Generally, no. A valid beneficiary designation on a retirement account or life insurance policy typically controls who receives that asset, even if your will says something different. That is why updating the beneficiary form is critical when your wishes change.
What happens to beneficiary designations after divorce under Minnesota law?
Minnesota law generally treats a former spouse's beneficiary status as revoked after divorce for many types of non-probate transfers, subject to exceptions. Some employer retirement plans are governed by federal rules that may not follow the same approach. The best practice is to submit new designations right after the divorce is final and confirm acceptance with each plan or insurer.
Should I name a minor child directly as a beneficiary in Minnesota?

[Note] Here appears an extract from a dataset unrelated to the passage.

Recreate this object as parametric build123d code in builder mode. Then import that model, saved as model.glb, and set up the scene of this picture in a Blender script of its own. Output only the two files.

Often, no. A minor cannot directly receive proceeds without court involvement. Many families use a trust for minors so a trustee can manage funds for health, education, and support until the child reaches a chosen age. The beneficiary form must correctly identify the trust and trustee.
When does it make sense to name a trust as beneficiary of an IRA or life insurance?
A trust can be helpful if you want structured distributions, protection for young or vulnerable beneficiaries, coordination for blended families, or to address potential creditor or tax concerns. The trust terms and the beneficiary form need to match the custodian's requirements to avoid delays.
How do Minnesota estate tax considerations affect retirement accounts and life insurance planning?
Minnesota has a separate estate tax system. Life insurance death benefits and retirement accounts can affect the size of your taxable estate and how taxes are paid. Coordinating beneficiary choices with your overall plan may help avoid cash-flow issues and make tax administration smoother for your personal representative or trustee.
Disclaimer: This article provides general information about coordinating Minnesota beneficiary designations with an estate plan. It is not legal advice for any specific situation. Laws and financial institution rules change and vary by account or policy. Consult an attorney about your circumstances before taking action.